● Information supplied
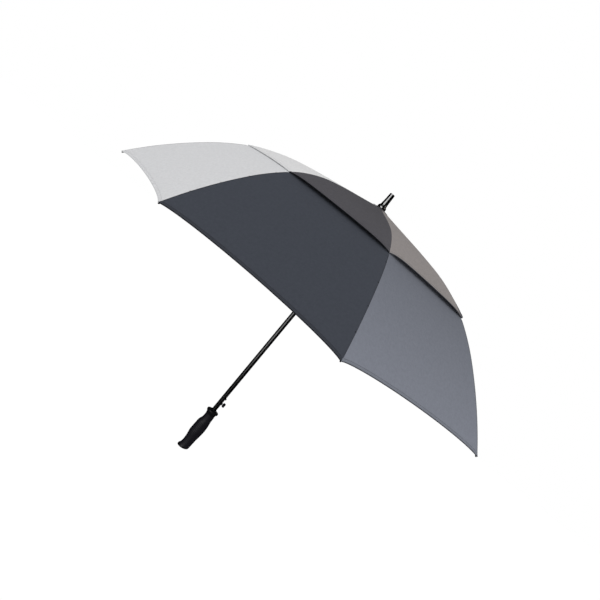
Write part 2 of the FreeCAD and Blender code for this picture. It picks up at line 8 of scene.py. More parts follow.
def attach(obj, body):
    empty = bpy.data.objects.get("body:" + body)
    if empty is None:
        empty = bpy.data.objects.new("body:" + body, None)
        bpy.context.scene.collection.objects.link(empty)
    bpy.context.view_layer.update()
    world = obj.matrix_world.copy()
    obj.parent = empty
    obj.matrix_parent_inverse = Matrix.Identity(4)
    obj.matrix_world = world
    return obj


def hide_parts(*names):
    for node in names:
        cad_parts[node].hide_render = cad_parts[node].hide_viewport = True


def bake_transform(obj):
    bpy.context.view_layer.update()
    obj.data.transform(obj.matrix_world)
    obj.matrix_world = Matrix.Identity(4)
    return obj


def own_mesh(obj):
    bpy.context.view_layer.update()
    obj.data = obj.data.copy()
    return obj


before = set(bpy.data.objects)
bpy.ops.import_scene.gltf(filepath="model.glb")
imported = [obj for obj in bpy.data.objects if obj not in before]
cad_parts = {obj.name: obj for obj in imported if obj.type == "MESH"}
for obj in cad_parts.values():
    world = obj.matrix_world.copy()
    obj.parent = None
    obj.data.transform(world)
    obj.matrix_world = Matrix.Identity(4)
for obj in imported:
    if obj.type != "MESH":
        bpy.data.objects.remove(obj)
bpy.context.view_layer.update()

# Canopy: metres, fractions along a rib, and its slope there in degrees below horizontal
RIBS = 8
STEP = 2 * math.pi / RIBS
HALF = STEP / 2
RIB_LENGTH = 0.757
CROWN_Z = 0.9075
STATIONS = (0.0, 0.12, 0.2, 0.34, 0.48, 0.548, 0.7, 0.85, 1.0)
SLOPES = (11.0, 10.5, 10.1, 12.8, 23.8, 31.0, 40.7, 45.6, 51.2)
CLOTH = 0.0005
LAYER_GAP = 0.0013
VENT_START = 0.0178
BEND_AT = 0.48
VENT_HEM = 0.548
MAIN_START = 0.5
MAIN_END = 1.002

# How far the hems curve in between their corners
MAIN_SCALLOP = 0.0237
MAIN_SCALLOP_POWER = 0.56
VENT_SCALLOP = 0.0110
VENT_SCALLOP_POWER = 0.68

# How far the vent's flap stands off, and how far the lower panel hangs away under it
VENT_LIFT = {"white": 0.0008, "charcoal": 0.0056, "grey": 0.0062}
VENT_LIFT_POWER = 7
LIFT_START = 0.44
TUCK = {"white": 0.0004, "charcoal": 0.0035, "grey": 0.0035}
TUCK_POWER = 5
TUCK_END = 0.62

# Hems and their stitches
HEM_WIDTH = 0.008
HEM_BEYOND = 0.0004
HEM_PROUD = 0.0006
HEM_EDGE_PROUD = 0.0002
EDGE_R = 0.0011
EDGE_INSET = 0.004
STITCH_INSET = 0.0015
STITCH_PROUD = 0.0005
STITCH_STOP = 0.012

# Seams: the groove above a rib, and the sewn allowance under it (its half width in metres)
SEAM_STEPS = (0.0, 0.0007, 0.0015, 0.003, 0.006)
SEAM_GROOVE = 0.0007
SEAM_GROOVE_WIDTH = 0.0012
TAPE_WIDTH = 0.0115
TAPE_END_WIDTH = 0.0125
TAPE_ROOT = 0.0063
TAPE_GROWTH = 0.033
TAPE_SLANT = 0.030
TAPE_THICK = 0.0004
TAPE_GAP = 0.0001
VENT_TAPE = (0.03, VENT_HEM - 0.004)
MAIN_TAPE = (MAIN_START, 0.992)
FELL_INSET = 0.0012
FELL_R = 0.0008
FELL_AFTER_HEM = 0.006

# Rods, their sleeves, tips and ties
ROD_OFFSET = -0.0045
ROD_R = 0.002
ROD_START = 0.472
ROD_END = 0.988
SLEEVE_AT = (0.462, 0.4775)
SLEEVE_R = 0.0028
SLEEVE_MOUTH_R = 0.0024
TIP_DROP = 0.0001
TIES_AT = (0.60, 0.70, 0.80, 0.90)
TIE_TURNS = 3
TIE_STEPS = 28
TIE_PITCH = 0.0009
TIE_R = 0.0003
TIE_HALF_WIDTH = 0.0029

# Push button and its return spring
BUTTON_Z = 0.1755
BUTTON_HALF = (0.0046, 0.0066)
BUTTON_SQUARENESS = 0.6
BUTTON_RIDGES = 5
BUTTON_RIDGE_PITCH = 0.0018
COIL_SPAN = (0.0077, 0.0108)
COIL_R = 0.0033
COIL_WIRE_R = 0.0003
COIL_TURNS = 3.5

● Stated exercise
What is the number of lines in this listing that contain the word "imported"? Answer with that number and nothing else.

● Output for this exercise
3